Venezuela's state-run oil firm has denied that US oil giant Exxon Mobil had won a court order to freeze up to $12bn (£6bn) of its assets.
PDVSA said that while it accepted that $300m in cash had been frozen, this was only a "transitory measure".
Exxon has been fighting for monetary compensation since Venezuelan President Hugo Chavez seized its stake in heavy oil projects in the country last June.
Arbitration between the two firms is due later this year.
Oil Minister Rafael Ramirez accused Exxon of "judicial terrorism" but said the court actions "don't have any direct affect over our operations, over our assets".
An Exxon spokeswoman said the firm had no comment on Mr Ramirez's comments.
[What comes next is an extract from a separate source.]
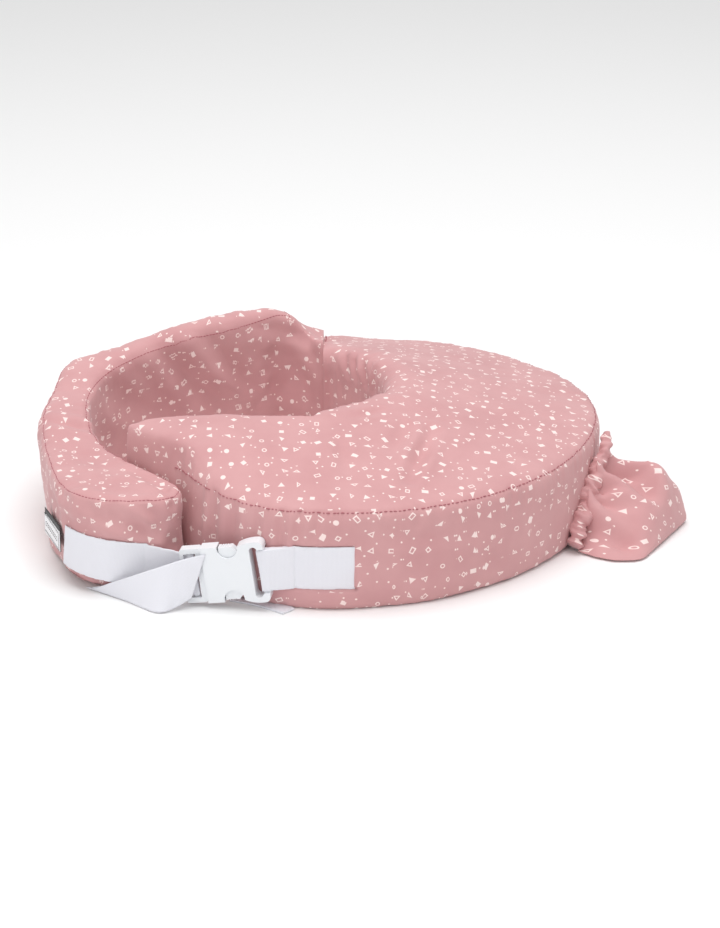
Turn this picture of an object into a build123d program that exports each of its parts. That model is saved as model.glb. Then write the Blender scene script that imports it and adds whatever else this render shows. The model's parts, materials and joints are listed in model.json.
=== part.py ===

Venezuela took over the oil project as part of a nationalisation drive.
President Chavez's government took control of exploration projects in the Orinoco Belt, which had been among the last privately-run fields in the country.
Exxon has taken action in New York, London and the Netherlands challenging the terms of the nationalisation.
It has not said how much compensation it wants for the 41.7% stake in the Orinoco Belt oil field - worth an estimated $750m (£370m).
The Orinoco Belt is the country's most important oil area, with massive potential.
There are proven reserves of at least 80 billion barrels, but there could be enough there to make Venezuela the world's biggest source of oil.
Four major companies - US-based Chevron, the UK's BP, French group Total and Norway's Statoil - accepted the government's move.
Only Exxon and ConocoPhillips refused to accept the terms of the deal, which made them junior partners in the project, by the June deadline.